La sociedad estatal Aguas de las Cuencas de España (Acuaes) del Ministerio de Agricultura, Alimentación y Medio Ambiente ha iniciado ya el suministro de agua desde el embalse de San Salvador a los regantes de la zona regable del Canal de Aragón y Cataluña.

Desde el pasado 2 de junio se han suministrado 4 hectómetros cúbicos, lo que permitirá atender las necesidades de agua de esta zona tras una primavera que se ha caracterizado por ser extremadamente seca.

Este primer suministro a la zona regable del Canal de Aragón y Cataluña está incluido dentro de la fase 2 de llenado del embalse, que, a su vez, contempla una subfase de vaciado, que está previsto realizar en agosto y septiembre y que podría aprovecharse, como ha ocurrido en esta ocasión, para atender demandas de riego. 

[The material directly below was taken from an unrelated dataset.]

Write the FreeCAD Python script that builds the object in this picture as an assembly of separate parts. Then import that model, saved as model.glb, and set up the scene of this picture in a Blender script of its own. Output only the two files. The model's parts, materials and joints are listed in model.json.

El avanzado estado de las obras y el cumplimiento anticipado del plan de llenado ha permitido atender las necesidades de los regantes dos meses antes de lo previsto.
Caracteríticas del embalse

El embalse de San Salvador, cuyas obras han sido ejecutadas por el Ministerio de Agricultura, Alimentación y Medio Ambiente, a través de Acuaes, ha requerido una inversión total de 105 millones de euros.

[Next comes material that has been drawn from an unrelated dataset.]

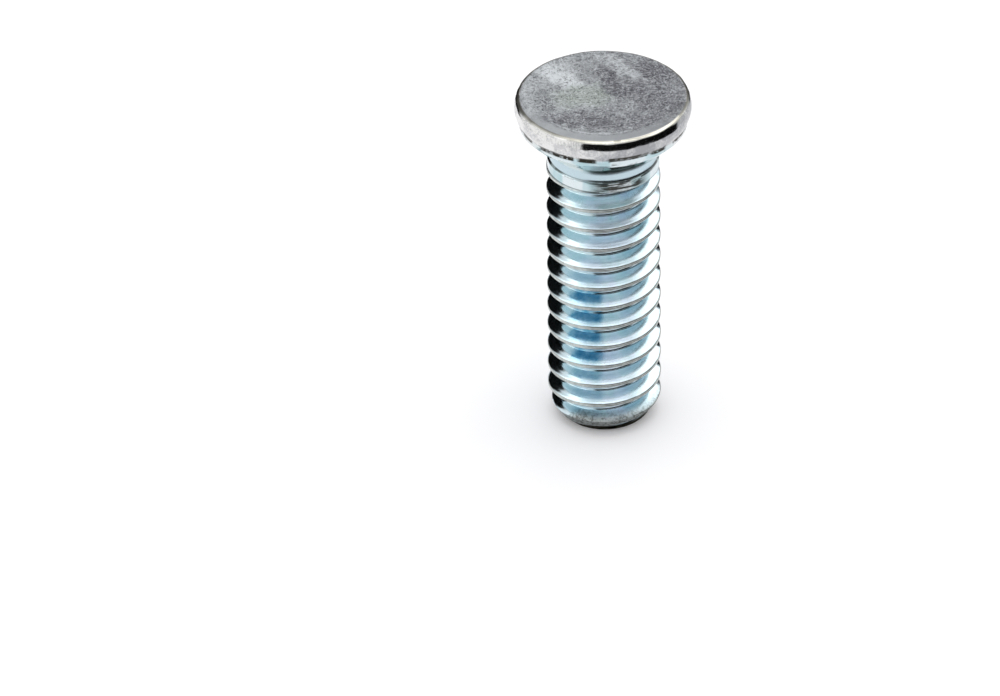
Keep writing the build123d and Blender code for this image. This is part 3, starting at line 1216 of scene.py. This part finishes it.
class STUD_OT_stud(bpy.types.Operator):
    """Build the zinc-plated stud in place of its plain solid"""

    bl_idname = "stud.build_stud"
    bl_label = "Build stud"

    def execute(self, context):
        scene = context.scene
        s = in_mm(scene.stud_lengths)
        shape = scene.stud_shape
        bm = make_head(s, shape)
        shank = make_shank(s, shape)
        carrier = bpy.data.meshes.new("shank_part")
        shank.to_mesh(carrier)
        shank.free()
        bm.from_mesh(carrier)
        bpy.data.meshes.remove(carrier)
        joint = [v for v in bm.verts if abs(v.co.z - s.band_foot_z) < MERGE]
        bmesh.ops.remove_doubles(bm, verts=joint, dist=3 * MERGE)
        bmesh.ops.recalc_face_normals(bm, faces=bm.faces)
        wear(bm, s)
        if not all(e.is_manifold for e in bm.edges):
            raise RuntimeError("the stud's skin is not closed")
        bmesh.ops.scale(bm, vec=(MM, MM, MM), verts=bm.verts)
        mesh = bpy.data.meshes.new("stud_body")
        bm.to_mesh(mesh)
        bm.free()
        mesh.shade_smooth()
        mesh.set_sharp_from_angle(angle=radians(SHARP_ANGLE))
        mesh.materials.append(zinc_plating(s, shape, scene.stud_finish))
        stud = bpy.data.objects.new("stud_body", mesh)
        scene.collection.objects.link(stud)
        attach(stud, "root")
        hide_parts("stud")
        return {"FINISHED"}


class STUD_OT_stage(bpy.types.Operator):
    """Set the white table, the studio light and the camera"""

    bl_idname = "stud.build_stage"
    bl_label = "Build stage"

    def execute(self, context):
        scene = context.scene
        table = make_table(scene.stud_finish)
        studio_world()
        softbox("overhead_light", place=(0.05, 0.05, 0.6), size=0.5, power=1.2)
        set_camera(scene)
        scene.view_settings.view_transform = "Standard"
        return {"FINISHED"}


class STUD_PT_panel(bpy.types.Panel):
    """The stud's sizes, finish and building steps"""

    bl_label = "Stud"
    bl_space_type = "VIEW_3D"
    bl_region_type = "UI"
    bl_category = "Stud"

    def draw(self, context):
        layout = self.layout
        layout.operator(STUD_OT_stud.bl_idname)
        layout.operator(STUD_OT_stage.bl_idname)
        scene = context.scene
        for group in (scene.stud_lengths, scene.stud_shape, scene.stud_finish):
            box = layout.box()
            for name in group.__annotations__:
                box.prop(group, name)


CLASSES = (StudLengths, StudShape, StudFinish, STUD_OT_stud, STUD_OT_stage, STUD_PT_panel)


def register():
    for item in CLASSES:
        bpy.utils.register_class(item)
    bpy.types.Scene.stud_lengths = bpy.props.PointerProperty(type=StudLengths)
    bpy.types.Scene.stud_shape = bpy.props.PointerProperty(type=StudShape)
    bpy.types.Scene.stud_finish = bpy.props.PointerProperty(type=StudFinish)


def unregister():
    del bpy.types.Scene.stud_finish
    del bpy.types.Scene.stud_shape
    del bpy.types.Scene.stud_lengths
    for item in reversed(CLASSES):
        bpy.utils.unregister_class(item)


def main():
    register()
    bpy.ops.stud.build_stud()
    bpy.ops.stud.build_stage()


if __name__ == "__main__":
    main()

Con una capacidad de 136 hectómetros cúbicos, el embalse atenderá las demandas de 22.400 hectáreas y mejorará la dotación de riego del Canal de Aragón y Cataluña, de los 5.304 m³/ha actuales hasta los 6.800 m³/ha.

San Salvador es una presa de materiales sueltos, de sección trapecial, con una altura sobre cimientos de 51 m y un ancho de coronación de 8 m. El proyecto incluye además la ejecución de dos diques laterales y uno de protección, la obra de alimentación de agua al embalse, así como la estación de bombeo para derivación de caudales al canal de Zaidín y la tubería de suministro por gravedad a la acequia de Esplús. 

Esta tubería supone una optimización de la explotación del embalse desde el punto de vista energético al permitir suministrar agua de riego por gravedad a 7.000 hectáreas.

El proceso de llenado del embalse se inició el 4 de noviembre de 2013, e incluía tres fases: la primera, de 35 hm³ de volumen, se extendió hasta junio del 2014; la segunda, de 75 hm³ adicionales, se ha desarrollado entre noviembre de 2014 y abril de 2015; la tercera fase, que supondrá el llenado completo (136 hm³ en total), se desarrollará entre noviembre de 2015 y junio de 2016.

----------

Jonasino (25-jun-2015),Varanya (07-jul-2015)

----------


## Jonasino

Una decisión inteligente

----------